McDowell's previous win in the OHL Classic at Mayakoba in November 2015 got him to 57th in the world but it proved to be a false dawn, and he now has a second chance to take advantage.

While the game has moved on, often rewarding the long bombers to the detriment of precision, Kevin Kisner's win over a fellow short hitter in Kuchar in the final of the WGC Dell Technologies Championship, is a reminder that they still have a place in the game.

Francesco Molinari, though now a far longer player than he was two years ago, has proved that accuracy and guile can still trump raw power.

That’s often enough in major and while Sunday's win secured McDowell's place in the US PGA at Bethpage Black in June, a venue set up for big hitters, he will be more fired up for his return to Pebble Beach for the US Open in June.

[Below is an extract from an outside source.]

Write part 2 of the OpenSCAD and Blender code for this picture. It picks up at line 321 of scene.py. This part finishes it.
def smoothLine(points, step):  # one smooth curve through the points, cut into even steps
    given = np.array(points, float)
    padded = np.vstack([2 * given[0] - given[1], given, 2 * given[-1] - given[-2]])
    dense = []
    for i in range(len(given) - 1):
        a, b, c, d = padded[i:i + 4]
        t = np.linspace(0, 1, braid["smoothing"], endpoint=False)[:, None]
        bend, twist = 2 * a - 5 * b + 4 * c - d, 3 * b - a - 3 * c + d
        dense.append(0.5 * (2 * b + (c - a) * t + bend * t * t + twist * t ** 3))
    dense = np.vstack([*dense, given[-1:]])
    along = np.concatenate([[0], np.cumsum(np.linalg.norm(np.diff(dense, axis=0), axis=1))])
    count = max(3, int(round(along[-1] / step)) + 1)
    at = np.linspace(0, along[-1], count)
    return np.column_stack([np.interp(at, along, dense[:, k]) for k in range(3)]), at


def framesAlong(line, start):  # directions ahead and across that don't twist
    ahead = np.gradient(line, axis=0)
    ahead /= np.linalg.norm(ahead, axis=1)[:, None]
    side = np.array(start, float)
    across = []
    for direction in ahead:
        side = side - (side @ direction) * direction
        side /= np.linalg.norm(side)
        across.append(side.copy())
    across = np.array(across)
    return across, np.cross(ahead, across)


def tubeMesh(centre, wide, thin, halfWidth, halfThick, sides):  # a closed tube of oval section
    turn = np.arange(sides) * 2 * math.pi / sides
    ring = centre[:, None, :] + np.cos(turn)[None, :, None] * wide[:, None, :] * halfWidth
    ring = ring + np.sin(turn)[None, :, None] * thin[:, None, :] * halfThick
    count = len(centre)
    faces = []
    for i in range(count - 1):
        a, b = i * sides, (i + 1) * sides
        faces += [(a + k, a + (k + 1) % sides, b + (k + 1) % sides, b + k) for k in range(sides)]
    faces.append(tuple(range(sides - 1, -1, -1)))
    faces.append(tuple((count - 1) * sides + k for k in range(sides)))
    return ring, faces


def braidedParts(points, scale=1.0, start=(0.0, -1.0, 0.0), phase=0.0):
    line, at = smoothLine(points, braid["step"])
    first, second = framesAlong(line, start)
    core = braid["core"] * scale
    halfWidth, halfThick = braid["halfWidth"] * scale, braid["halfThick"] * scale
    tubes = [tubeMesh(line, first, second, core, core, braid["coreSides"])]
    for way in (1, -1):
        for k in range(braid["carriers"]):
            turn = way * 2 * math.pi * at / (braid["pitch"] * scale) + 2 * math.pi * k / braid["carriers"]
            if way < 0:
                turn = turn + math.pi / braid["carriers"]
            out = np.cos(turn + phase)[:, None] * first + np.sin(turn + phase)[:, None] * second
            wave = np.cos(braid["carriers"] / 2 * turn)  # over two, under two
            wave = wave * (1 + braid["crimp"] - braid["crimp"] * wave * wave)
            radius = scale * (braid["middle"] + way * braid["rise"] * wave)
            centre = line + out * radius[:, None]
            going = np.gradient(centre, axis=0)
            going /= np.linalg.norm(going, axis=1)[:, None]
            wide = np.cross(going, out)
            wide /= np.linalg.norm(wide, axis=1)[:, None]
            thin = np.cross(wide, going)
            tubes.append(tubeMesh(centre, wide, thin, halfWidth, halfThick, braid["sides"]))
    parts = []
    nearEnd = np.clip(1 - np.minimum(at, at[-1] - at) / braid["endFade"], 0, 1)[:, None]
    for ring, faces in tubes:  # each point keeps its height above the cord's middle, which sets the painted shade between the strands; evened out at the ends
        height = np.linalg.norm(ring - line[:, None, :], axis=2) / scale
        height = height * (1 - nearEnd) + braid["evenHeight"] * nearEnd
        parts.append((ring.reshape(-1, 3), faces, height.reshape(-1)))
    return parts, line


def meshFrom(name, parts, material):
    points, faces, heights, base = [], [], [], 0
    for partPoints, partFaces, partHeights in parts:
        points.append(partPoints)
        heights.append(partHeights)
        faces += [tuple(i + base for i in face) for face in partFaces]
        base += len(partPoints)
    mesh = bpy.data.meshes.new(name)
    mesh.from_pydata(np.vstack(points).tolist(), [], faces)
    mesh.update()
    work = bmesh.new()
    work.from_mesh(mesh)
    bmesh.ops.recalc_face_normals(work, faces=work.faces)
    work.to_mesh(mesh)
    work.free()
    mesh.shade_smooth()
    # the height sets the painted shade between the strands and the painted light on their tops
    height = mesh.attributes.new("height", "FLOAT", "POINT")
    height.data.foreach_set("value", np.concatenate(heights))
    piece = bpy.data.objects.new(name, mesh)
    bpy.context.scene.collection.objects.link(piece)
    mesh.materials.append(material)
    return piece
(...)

He has yet to qualify for The Open at Royal Portrush but will have myriad opportunities to get there now by either getting back into the world's top 50 or via the FedEx Cup standings or the Open Qualifying Series events.

Winning in front of his family — he has a 10-year-old stepdaughter as well as a daughter (4) and a son (2) — has been a goal for him for some time.

And while they were not greenside for his win, it clearly meant a lot that they could watch the old man win on TV.

"I just spoke to my little boy there on the phone. He's two and a half. He said, 'Daddy won.' He's obviously got no concept what just happened, but that is the visual, that is my dream is to win with my kids there.”